Multiple schemes exist for a single objective. What else can we expect in such a situation other than a fiscal deficit or extravagant expenditure, to be precise? Whether it’s Pradhan Mantri Fasal Bima Yojana replacing erstwhile crop insurance schemes or Pradhan Mantri Krishi Sinchayee Yojana subsuming older schemes, it’s nothing but old wine in a new bottle, to be frank. Policies change because of the change in the government not because flaws have to be corrected. Welfare schemes, thus, remain only fanfare.
There is something terribly wrong with our approach. We have now started talking about Farming 3.0 which is primarily and largely about a technologically-driven environment. It basically assumes that all the farmers have high-tech smartphones in their hand in which they can see weather forecasting updates, sell their crops to distant locations and so on. But the fact is that we have miserably failed in Farming 1.0, which was all about bringing land reforms and Farming 2.0, which aimed at improving productivity and attaining food self-sufficiency thereafter.
Policies have to designed and framed by considering the ground realities, analyzing socio-economic profiles in rural areas, and understanding geographical, climatic and edaphic diversity. Reforms (to be discussed in next parts) are to be introduced considering the needs of our own system. Our growth model doesn’t need to be in line with growth models of the western world.
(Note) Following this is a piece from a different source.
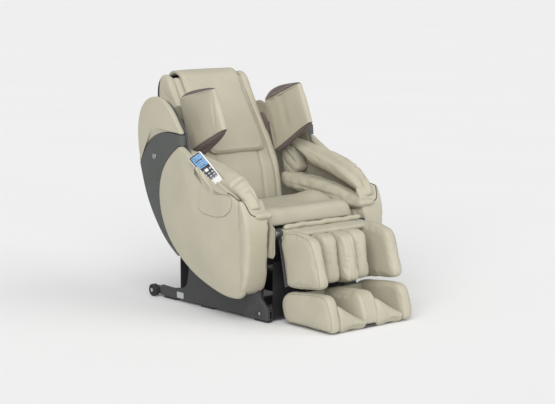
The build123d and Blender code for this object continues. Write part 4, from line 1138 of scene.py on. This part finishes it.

I believe, one factor, unsure if it is major or minor, behind policy paralysis pertaining to agriculture lies in the fact that agriculture, as per our constitution, is a state subject. The Center is free to make model laws, but it’s all up to states to accede to it or not. Had the subject been in the concurrent list, it would have been easier to establish harmony between the Center and the states regarding policy formulation associated with farming.